:: Aim ::
The records that follow must be reproduced in full, exactly as written.

:: Given data ::
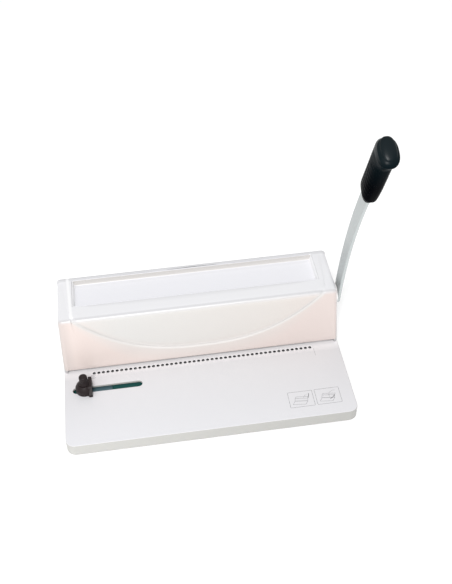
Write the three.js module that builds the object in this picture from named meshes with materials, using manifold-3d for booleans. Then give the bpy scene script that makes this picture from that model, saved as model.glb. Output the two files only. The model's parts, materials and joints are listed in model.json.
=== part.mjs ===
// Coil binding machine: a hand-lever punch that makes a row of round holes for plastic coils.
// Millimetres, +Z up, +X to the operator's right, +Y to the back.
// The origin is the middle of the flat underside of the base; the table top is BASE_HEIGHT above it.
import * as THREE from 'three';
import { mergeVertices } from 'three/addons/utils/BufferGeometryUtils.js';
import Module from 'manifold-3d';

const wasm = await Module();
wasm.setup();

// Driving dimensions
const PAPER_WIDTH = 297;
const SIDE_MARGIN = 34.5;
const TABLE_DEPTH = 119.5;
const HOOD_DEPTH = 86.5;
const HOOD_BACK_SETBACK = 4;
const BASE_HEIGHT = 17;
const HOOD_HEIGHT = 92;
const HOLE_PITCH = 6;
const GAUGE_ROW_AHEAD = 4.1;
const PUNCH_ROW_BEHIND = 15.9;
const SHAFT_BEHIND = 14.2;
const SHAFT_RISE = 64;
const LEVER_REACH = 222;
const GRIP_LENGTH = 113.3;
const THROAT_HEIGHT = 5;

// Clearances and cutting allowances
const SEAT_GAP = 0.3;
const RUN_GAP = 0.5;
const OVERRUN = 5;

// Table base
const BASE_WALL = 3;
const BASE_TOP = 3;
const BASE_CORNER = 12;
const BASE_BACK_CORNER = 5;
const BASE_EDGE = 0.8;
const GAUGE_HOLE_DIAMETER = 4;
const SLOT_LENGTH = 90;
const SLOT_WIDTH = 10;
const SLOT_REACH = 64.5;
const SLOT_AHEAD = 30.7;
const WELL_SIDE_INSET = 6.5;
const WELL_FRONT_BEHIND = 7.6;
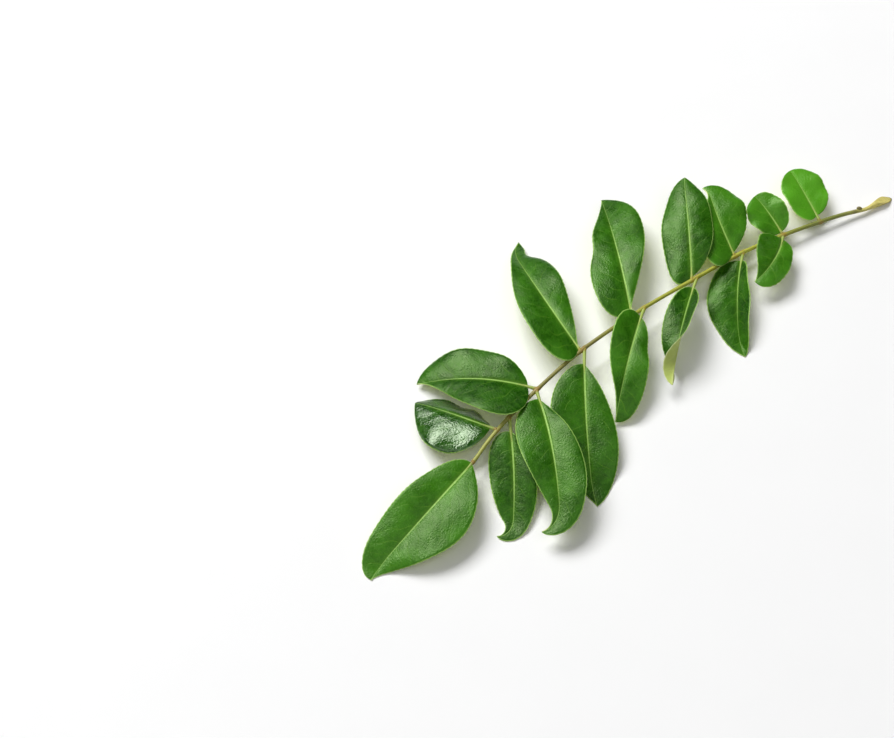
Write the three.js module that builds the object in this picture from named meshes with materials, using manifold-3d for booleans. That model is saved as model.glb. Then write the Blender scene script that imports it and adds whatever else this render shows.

:: Final result ::
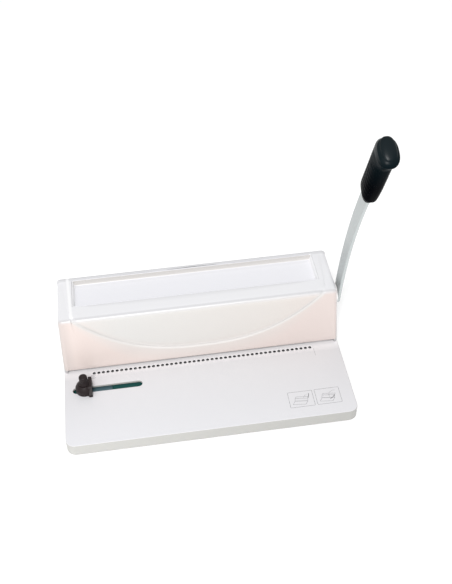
Write the three.js module that builds the object in this picture from named meshes with materials, using manifold-3d for booleans. Then give the bpy scene script that makes this picture from that model, saved as model.glb. Output the two files only. The model's parts, materials and joints are listed in model.json.
=== part.mjs ===
// Coil binding machine: a hand-lever punch that makes a row of round holes for plastic coils.
// Millimetres, +Z up, +X to the operator's right, +Y to the back.
// The origin is the middle of the flat underside of the base; the table top is BASE_HEIGHT above it.
import * as THREE from 'three';
import { mergeVertices } from 'three/addons/utils/BufferGeometryUtils.js';
import Module from 'manifold-3d';

const wasm = await Module();
wasm.setup();

// Driving dimensions
const PAPER_WIDTH = 297;
const SIDE_MARGIN = 34.5;
const TABLE_DEPTH = 119.5;
const HOOD_DEPTH = 86.5;
const HOOD_BACK_SETBACK = 4;
const BASE_HEIGHT = 17;
const HOOD_HEIGHT = 92;
const HOLE_PITCH = 6;
const GAUGE_ROW_AHEAD = 4.1;
const PUNCH_ROW_BEHIND = 15.9;
const SHAFT_BEHIND = 14.2;
const SHAFT_RISE = 64;
const LEVER_REACH = 222;
const GRIP_LENGTH = 113.3;
const THROAT_HEIGHT = 5;

// Clearances and cutting allowances
const SEAT_GAP = 0.3;
const RUN_GAP = 0.5;
const OVERRUN = 5;

// Table base
const BASE_WALL = 3;
const BASE_TOP = 3;
const BASE_CORNER = 12;
const BASE_BACK_CORNER = 5;
const BASE_EDGE = 0.8;
const GAUGE_HOLE_DIAMETER = 4;
const SLOT_LENGTH = 90;
const SLOT_WIDTH = 10;
const SLOT_REACH = 64.5;
const SLOT_AHEAD = 30.7;
const WELL_SIDE_INSET = 6.5;
const WELL_FRONT_BEHIND = 7.6;
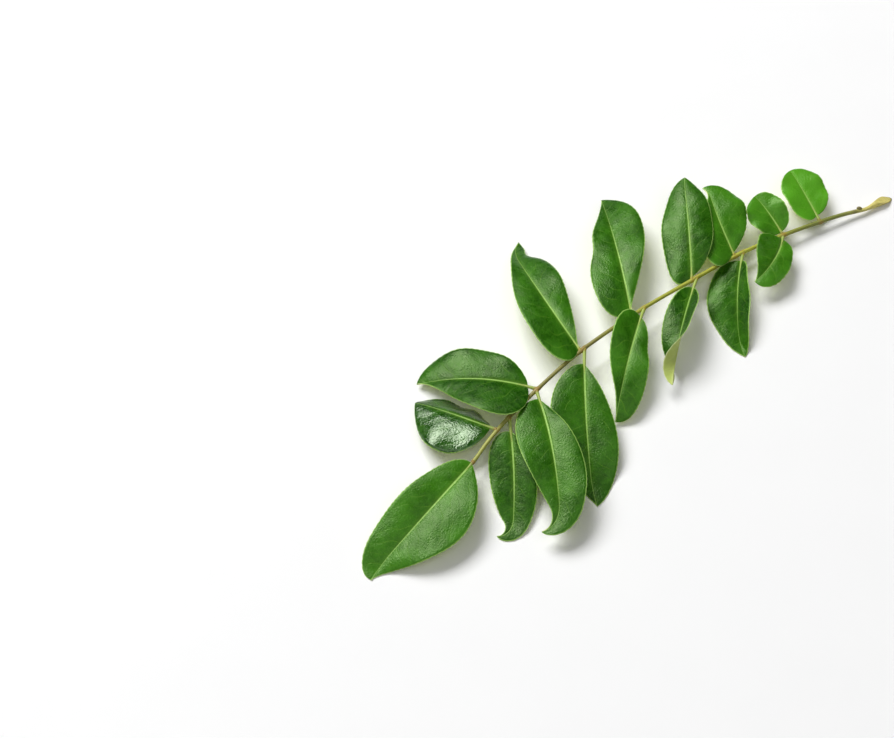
Write the three.js module that builds the object in this picture from named meshes with materials, using manifold-3d for booleans. That model is saved as model.glb. Then write the Blender scene script that imports it and adds whatever else this render shows.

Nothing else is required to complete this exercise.